* _Requirements_:
Search the listing below for the string "joints" and copy every line where it occurs.

**********

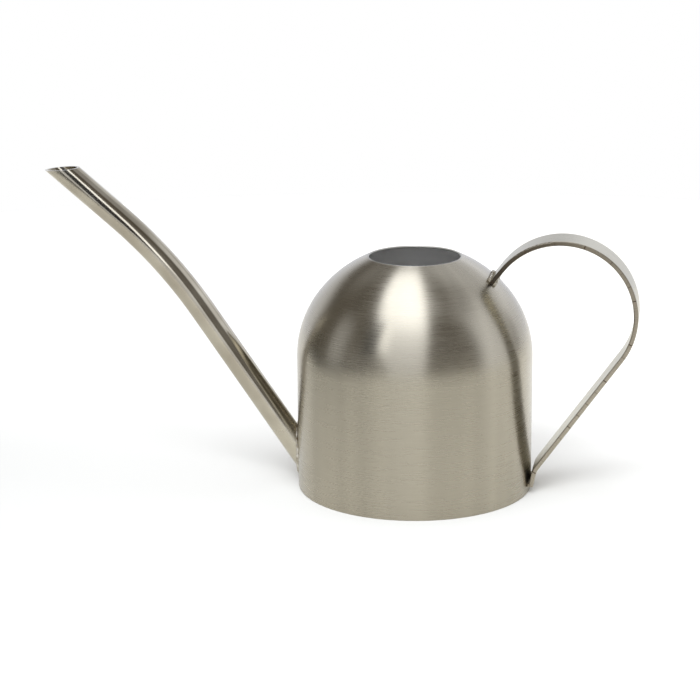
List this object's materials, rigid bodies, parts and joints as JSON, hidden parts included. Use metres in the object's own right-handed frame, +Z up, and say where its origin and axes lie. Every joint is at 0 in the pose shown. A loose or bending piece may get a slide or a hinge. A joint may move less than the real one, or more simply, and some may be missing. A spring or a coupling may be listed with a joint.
{
  "type": "watering can",
  "caption": "Indoor watering can with a domed steel body, an open round filler, a long slim spout and a flat strap handle.",
  "frame": {"origin": "centre of the underside, where the can stands on its base", "axes": "+Z up along the body's axis, spout toward -X, handle toward +X, XZ the plane of symmetry"},
  "size_m": [0.3299, 0.13, 0.1747],
  "materials": {
    "body_steel": "brushed around the body, satin",
    "base_steel": "mill finish, satin",
    "spout_steel": "polished along the tube",
    "strap_steel": "fine brushed along the strap, edges left from the shear",
    "weld_steel": "bare weld metal, brushed clean"
  },
  "bodies": {
    "root": {"dome_body": "body_steel", "base_plate": "base_steel", "base_seam_weld": "weld_steel", "spout_tube": "spout_steel", "spout_weld": "weld_steel", "handle_strap": "strap_steel", "handle_upper_weld": "weld_steel", "handle_lower_weld": "weld_steel"}
  },
  "joints": []
}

**********

* _Response below_:
List this object's materials, rigid bodies, parts and joints as JSON, hidden parts included. Use metres in the object's own right-handed frame, +Z up, and say where its origin and axes lie. Every joint is at 0 in the pose shown. A loose or bending piece may get a slide or a hinge. A joint may move less than the real one, or more simply, and some may be missing. A spring or a coupling may be listed with a joint.
  "joints": []